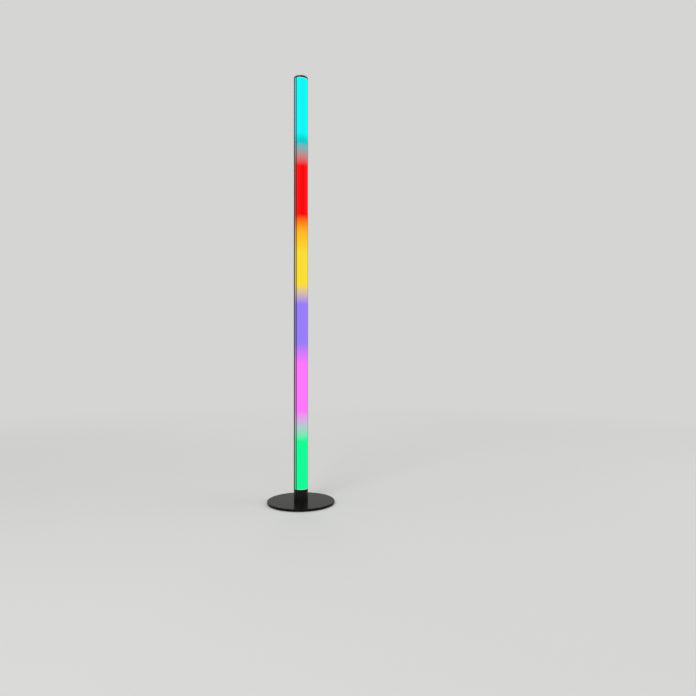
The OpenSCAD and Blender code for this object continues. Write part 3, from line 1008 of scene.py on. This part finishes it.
def make_leads():
    """The three leads, stripped at the top and soldered to the strip's first pads."""
    tin = 3                      # the slot after the three insulations
    wire_r, stripped, hidden, round_r, steps = 0.42, 3.2, 1, 0.12, 20
    solder_r, solder_out, solder_down = (0.8, 0.55, 1.35), 0.3, 1.4
    front = cad_box("led_strip")[0].y
    bm = bmesh.new()
    for index, (low, high) in enumerate(solids("strip_leads")):
        x, y, _ = middle(low, high)
        r, top = (high.x - low.x) / 2, high.z - stripped
        for material, profile in (
            (index, [(0, low.z), (r - round_r, low.z), (r, low.z + round_r), (r, top - round_r),
                     (r - round_r, top), (0, top)]),
            (tin, [(0, top - hidden), (wire_r, top - hidden), (wire_r, high.z), (0, high.z)]),
        ):
            part = bmesh.new()
            turned(part, profile, steps)
            paint(part.verts, material)
            put(bm, part, at(x, y, 0))
        mound = at(x, front - solder_out, high.z - solder_down)
        verts = bmesh.ops.create_uvsphere(
            bm, u_segments=16, v_segments=10, radius=1,
            matrix=mound @ Matrix.Diagonal((*solder_r, 1)),
        )["verts"]
        paint(verts, tin)
    lamp_piece(
        "soldered_leads", bm, "lead_insulation", "strip_leads", "supply_insulation",
        "data_insulation", "return_insulation", "tinned_copper",
    )


class LAMP_OT_strip(bpy.types.Operator):
    """Makes the light strip, its chips, its tape and its leads"""

    bl_idname = "lamp.strip"
    bl_label = "Light strip"

    def execute(self, context):
        finished_node("strip_tape", "bonding_tape", "tape_grey", finish("thermal_tape"))
        make_strip()
        make_light_chips()
        make_leads()
        return {"FINISHED"}


# -------- controller

def power_part(body, metal):
    """A voltage regulator with its cooling tab and three legs, on Z = 0."""
    width, deep, height, gap = 5.2, 3.2, 1.4, 0.05
    leg, leg_half, leg_h, tab_h, tuck = 1.2, 0.35, 0.22, 0.25, 0.2
    bm = bmesh.new()
    block(bm, (-width / 2, -deep / 2, gap), (width / 2, deep / 2, height), body, 0.18)
    block(
        bm, (-0.3 * width, deep / 2 - tuck, 0), (0.3 * width, deep / 2 + leg, tab_h), metal, 0.05
    )
    for x in (-1.8, 0, 1.8):
        block(
            bm, (x - leg_half, -deep / 2 - leg, 0), (x + leg_half, tuck - deep / 2, leg_h), metal,
            0.05,
        )
    return bm


def coil_part(body, metal):
    """A flat choke: a square ferrite with a round lid, and its two tinned ends, on Z = 0."""
    half, height, lid_r, lid_h, lid_z = 2, 0.9, 1.7, 0.5, 0.85
    end_near, end_far, end_half, end_h = 1.2, 2.3, 1.4, 0.2
    bm = bmesh.new()
    block(bm, (-half, -half, 0), (half, half, height), body, 0.3)
    disc(bm, lid_r, lid_h, at(0, 0, lid_z), body, 28)
    for side in (-1, 1):
        block(
            bm, (side * end_near, -end_half, 0), (side * end_far, end_half, end_h), metal, 0.05
        )
    return bm


def trace(bm, points, width, ground, material):
    """A copper track through points on the board, under its mask.

    The discs that join its lengths stand a little higher, so that no two faces coincide."""
    joint_h = SUNK + 1.2 * TRACK
    for (x0, z0), (x1, z1) in zip(points, points[1:]):
        run = Vector((x1 - x0, z1 - z0))
        place = ground @ at((x0 + x1) / 2, (z0 + z1) / 2, 0)
        place = place @ Matrix.Rotation(math.atan2(run.y, run.x), 4, "Z")
        part = bmesh.new()
        block(
            part, (-run.length / 2, -width / 2, -SUNK), (run.length / 2, width / 2, TRACK),
            material,
        )
        put(bm, part, place)
    for x, z in points:
        disc(bm, width / 2, joint_h, ground @ at(x, z, -SUNK), material, 12)


# Tracks on the board's front and rear, as points across and up from the board's foot.
FRONT_TRACKS = (
    ((-13, 2), (-13, 20), (-11, 22), (-7.4, 22)), ((-12, 3), (-12, 18.5), (-9.5, 21), (-7.4, 21)),
    ((-5.5, 19), (-5.5, 18.2)), ((-3, 19), (-3, 18.2)), ((-0.5, 19), (-0.5, 18.2)),
    ((1.2, 24.5), (2.6, 24.5)), ((1.2, 21.5), (3.6, 21.5)),
    ((7.6, 2), (7.6, 12), (9.6, 14), (9.6, 17.8)), ((13, 2), (13, 22), (12.6, 22.4)),
    ((-6, 27.2), (-10, 27.2), (-12.4, 25)), ((4.6, 26.2), (8.6, 26.2)),
)
REAR_TRACKS = (
    ((-12.5, 3), (-12.5, 22), (-9.5, 25)), ((12.5, 3), (12.5, 15), (9, 18.5), (9, 25)),
    ((-6, 9.6), (6, 9.6)), ((-7, 4), (-5, 4)), ((5, 4), (7.5, 4), (9.5, 6)),
    ((-11, 14), (-6.2, 14)), ((6.2, 14), (10.6, 14)),
)
# Small parts on the two sides: place across and up, and quarter turns.
FRONT_PARTS = (
    (-9.3, 18.4, 0), (-9.3, 16.6, 0), (-9.3, 14.8, 0), (9.9, 3.4, 1), (11.7, 3.4, 1),
    (9.9, 6.6, 1), (11.7, 6.6, 1), (3.5, 21.2, 0), (-8.6, 24.3, 1), (-10.4, 24.3, 1),
    (3, 26.9, 0), (-2.8, 27.4, 0),
)
REAR_PARTS = (
    (-9, 4, 1), (-11, 4, 1), (9, 8.4, 0), (9, 10.4, 0), (-9, 19.6, 0), (-9, 21.4, 0),
    (10.4, 20.4, 1), (8.4, 22, 1), (-9.3, 24.6, 0),
)


def make_board():
    """The controller board with its mask, tracks, vias and small parts on both sides."""
    mask, copper, tin, ceramic, resin = 1, 2, 3, 4, 5
    skin, margin, via_r, track_w = 0.04, 0.25, 0.42, 0.5
    low, high = cad_box("controller_board")
    bm = bmesh.new()
    block(bm, (low.x, low.y + skin, low.z), (high.x, high.y - skin, high.z))
    for y, inner in ((low.y, low.y + 2 * skin), (high.y, high.y - 2 * skin)):
        block(
            bm, (low.x + margin, y, low.z + margin), (high.x - margin, inner, high.z - margin),
            mask,
        )
    front = at(0, low.y, low.z) @ FACING_FRONT
    rear = at(0, high.y, low.z) @ FACING_REAR
    for ground, tracks, parts in (
        (front, FRONT_TRACKS, FRONT_PARTS), (rear, REAR_TRACKS, REAR_PARTS)
    ):
        for points in tracks:
            trace(bm, points, track_w, ground, copper)
            for x, z in (points[0], points[-1]):
                disc(bm, via_r, PAD + SUNK, ground @ at(x, z, -SUNK), tin)
        put(bm, small_part(1.6, 0.85, 0.5, ceramic, tin), *(
            ground @ at(x, z, 0) @ QUARTER_TURNS[turn] for x, z, turn in parts
        ))
    put(bm, power_part(resin, tin), front @ at(-10, 8.6, 0))
    put(bm, coil_part(ceramic, tin), front @ at(10.2, 12.2, 0))
    put(bm, power_part(resin, tin), rear @ at(9.4, 14.6, 0))
    lamp_piece(
        "masked_controller_board", bm, "board_laminate", "controller_board", "glass_epoxy",
        "green_solder_mask", "covered_copper", "tinned_copper", "fired_ceramic", "chip_epoxy",
    )


def make_chip():
    """The controller chip: a moulded body, its dimple and eight bent legs a side.

    Each leg is three blocks: out of the body, down to the board and along it."""
    tin, side_legs = 1, 8
    reach, gap, pitch, leg = 0.85, 0.1, 0.65, 0.26
    dimple, dimple_in, dimple_deep = 0.7, 0.9, 0.08
    leg_low, leg_high, foot_h = 0.4, 0.52, 0.12
    low, high = cad_box("controller_chip")
    half, deep = (high.x - low.x) / 2, high.y - low.y
    body = half - reach
    bm = housing(
        (-body, -body, gap), (body, body, deep), 0.1, at(0, 0, deep),
        [(16, dimple, dimple, dimple_in - body, body - dimple_in)], dimple_deep,
    )
    legs = bmesh.new()
    for i in range(side_legs):
        x = (i - (side_legs - 1) / 2) * pitch
        for start, end, foot, top in (
            (body - 0.1, body + 0.3, leg_low, leg_high), (body + 0.2, body + 0.34, 0, leg_high),
            (body + 0.24, half, 0, foot_h),
        ):
            block(legs, (x - leg / 2, start, foot), (x + leg / 2, end, top), tin, 0.02)
    put(bm, legs, *QUARTER_TURNS)
    chip = bmesh.new()
    x, _, z = middle(low, high)
    put(chip, bm, at(x, high.y, z) @ FACING_FRONT)
    lamp_piece(
        "moulded_controller_chip", chip, "chip_resin", "controller_chip", "chip_epoxy",
        "tinned_copper",
    )


def make_radio():
    """The radio: a small board with tinned edge contacts, a folded aerial and its shield."""
    mask, tin, copper = 1, 2, 3
    board_t, side_gap, foot_gap, lid, panel = 0.8, 1.0, 1.0, 11.0, 9
    contacts, contact_first, contact_pitch, contact_w, contact_half = 8, 1.4, 1.35, 0.9, 0.4
    folds, fold_left, fold_step, fold_top, fold_low, feed_low = 5, -5.6, 2.2, -0.8, -2.8, -3.6
    low, high = cad_box("radio_module")
    face = high.y - board_t
    shield_low = Vector((low.x + side_gap, low.y, low.z + foot_gap))
    shield_high = Vector((high.x - side_gap, face, low.z + foot_gap + lid))
    across, _, up = middle(shield_low, shield_high)
    bm = housing(
        shield_low, shield_high, 0.35, at(across, low.y, up) @ FACING_FRONT,
        [(4, panel, panel, 0, 0)], 0.12, taper=0.98,
    )
    block(bm, (low.x + 0.1, face, low.z), (high.x - 0.1, high.y, high.z), mask, 0.05)
    for side in (low.x, high.x):
        inner = side + math.copysign(contact_w, across - side)
        for i in range(contacts):
            z = low.z + contact_first + i * contact_pitch
            block(
                bm, (side, face - 0.04, z - contact_half), (inner, high.y, z + contact_half), tin,
                0.03,
            )
    ground = at(0, face, high.z) @ FACING_FRONT
    path = [(fold_left, feed_low), (fold_left, fold_top)]
    for i in range(folds):
        x = fold_left + fold_step * i
        half, full = x + fold_step / 2, x + fold_step
        path += [(half, fold_top), (half, fold_low), (full, fold_low), (full, fold_top)]
    trace(bm, path[:-1], 0.45, ground, copper)
    lamp_piece(
        "shielded_radio_module", bm, "shield_metal", "radio_module", "nickel_silver",
        "green_solder_mask", "tinned_copper", "covered_copper",
    )


def make_capacitor():
    """The supply capacitor: a crimped can with a dark printed mark on a moulded base."""
    ink, resin, tin = 1, 2, 3
    base, crimp, crimp_at, shoulder, lid_deep, mark_share = 0.9, 0.25, 1.75, 0.45, 0.1, 0.55
    foot_half, foot_long, foot_h = 0.4, 0.6, 0.15
    low, high = cad_box("supply_capacitor")
    r, tall = (high.x - low.x) / 2, high.y - low.y
    can_r = r - 0.1
    bm = bmesh.new()
    turned(bm, [
        (0, base / 2), (r - 0.2, base / 2), (can_r, base + 0.2), (can_r, crimp_at - crimp),
        (can_r - crimp, crimp_at), (can_r, crimp_at + crimp), (can_r, tall - shoulder),
        (r - 0.22, tall - 0.15), (r - shoulder - 0.1, tall), (r - 0.9, tall),
        (r - 1.0, tall - lid_deep), (0, tall - lid_deep),
    ], 48)
    geometry = bm.verts[:] + bm.edges[:] + bm.faces[:]
    mark = -mark_share * r
    bmesh.ops.bisect_plane(bm, geom=geometry, plane_co=(mark, 0, 0), plane_no=(1, 0, 0))
    for face in bm.faces:
        centre = face.calc_center_median()
        marked = centre.x < mark and centre.z > tall - shoulder / 2
        face.material_index = ink if marked else 0
    block(bm, (-r, -r, 0), (r, r, base), resin, 0.2)
    for side in (-1, 1):
        block(
            bm, (-foot_half, side * (r - foot_long), 0), (foot_half, side * r, foot_h), tin
        )
    capacitor = bmesh.new()
    x, _, z = middle(low, high)
    put(capacitor, bm, at(x, high.y, z) @ FACING_FRONT)
    lamp_piece(
        "crimped_supply_capacitor", capacitor, "capacitor_can", "supply_capacitor",
        "drawn_aluminium", "printed_ink", "chip_epoxy", "tinned_copper",
    )


class LAMP_OT_controller(bpy.types.Operator):
    """Makes the controller board with its chips, sockets and plug"""

    bl_idname = "lamp.controller"
    bl_label = "Controller"

    def execute(self, context):
        make_board()
        make_chip()
        make_radio()
        make_capacitor()
        sizes, nylon = settings().sizes, finish("natural_nylon")
        for node in ("input_socket", "output_socket", "lead_plug"):
            finished_node(node, "moulded_" + node, "socket_nylon", nylon, sizes.moulded_edge)
        finished_node(
            "socket_pins", "drawn_socket_pins", "pin_brass", finish("stamped_brass"),
            sizes.pin_edge,
        )
        return {"FINISHED"}


# -------- panel and run

class LAMP_PT_panel(bpy.types.Panel):
    """Lists the lamp's steps in the order in which they run"""

    bl_idname = "LAMP_PT_panel"
    bl_label = "Corner floor lamp"
    bl_space_type = "VIEW_3D"
    bl_region_type = "UI"
    bl_category = "Lamp"

    def draw(self, context):
        for step in STEPS:
            self.layout.operator(step.bl_idname)


STEPS = (
    LAMP_OT_stage, LAMP_OT_base, LAMP_OT_collar, LAMP_OT_tube, LAMP_OT_cap, LAMP_OT_screws,
    LAMP_OT_strip, LAMP_OT_controller,
)
CLASSES = (LampColours, LampLight, LampSizes, LampStage, Lamp, *STEPS, LAMP_PT_panel)


def register():
    for cls in CLASSES:
        bpy.utils.register_class(cls)
    bpy.types.Scene.lamp = PointerProperty(name="Lamp", type=Lamp)


def unregister():
    del bpy.types.Scene.lamp
    for cls in reversed(CLASSES):
        bpy.utils.unregister_class(cls)


def run_step(step):
    """Runs one operator by its name."""
    group, name = step.bl_idname.split(".")
    getattr(getattr(bpy.ops, group), name)()


def main():
    register()
    for step in STEPS:
        run_step(step)


if __name__ == "__main__":
    main()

## SET TASK
Everything from the first line through the line containing "# -------- controller" should be quoted exactly, and nothing beyond it.

## RESULT BELOW
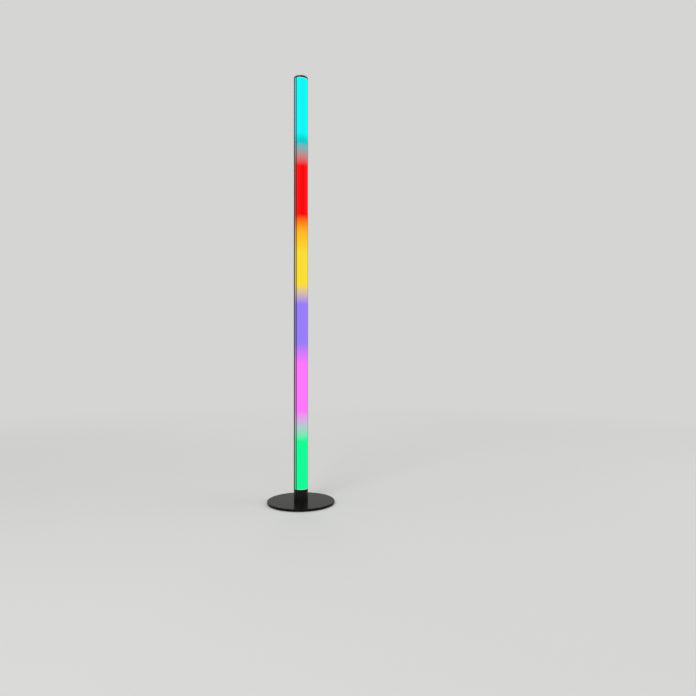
The OpenSCAD and Blender code for this object continues. Write part 3, from line 1008 of scene.py on. This part finishes it.
def make_leads():
    """The three leads, stripped at the top and soldered to the strip's first pads."""
    tin = 3                      # the slot after the three insulations
    wire_r, stripped, hidden, round_r, steps = 0.42, 3.2, 1, 0.12, 20
    solder_r, solder_out, solder_down = (0.8, 0.55, 1.35), 0.3, 1.4
    front = cad_box("led_strip")[0].y
    bm = bmesh.new()
    for index, (low, high) in enumerate(solids("strip_leads")):
        x, y, _ = middle(low, high)
        r, top = (high.x - low.x) / 2, high.z - stripped
        for material, profile in (
            (index, [(0, low.z), (r - round_r, low.z), (r, low.z + round_r), (r, top - round_r),
                     (r - round_r, top), (0, top)]),
            (tin, [(0, top - hidden), (wire_r, top - hidden), (wire_r, high.z), (0, high.z)]),
        ):
            part = bmesh.new()
            turned(part, profile, steps)
            paint(part.verts, material)
            put(bm, part, at(x, y, 0))
        mound = at(x, front - solder_out, high.z - solder_down)
        verts = bmesh.ops.create_uvsphere(
            bm, u_segments=16, v_segments=10, radius=1,
            matrix=mound @ Matrix.Diagonal((*solder_r, 1)),
        )["verts"]
        paint(verts, tin)
    lamp_piece(
        "soldered_leads", bm, "lead_insulation", "strip_leads", "supply_insulation",
        "data_insulation", "return_insulation", "tinned_copper",
    )


class LAMP_OT_strip(bpy.types.Operator):
    """Makes the light strip, its chips, its tape and its leads"""

    bl_idname = "lamp.strip"
    bl_label = "Light strip"

    def execute(self, context):
        finished_node("strip_tape", "bonding_tape", "tape_grey", finish("thermal_tape"))
        make_strip()
        make_light_chips()
        make_leads()
        return {"FINISHED"}


# -------- controller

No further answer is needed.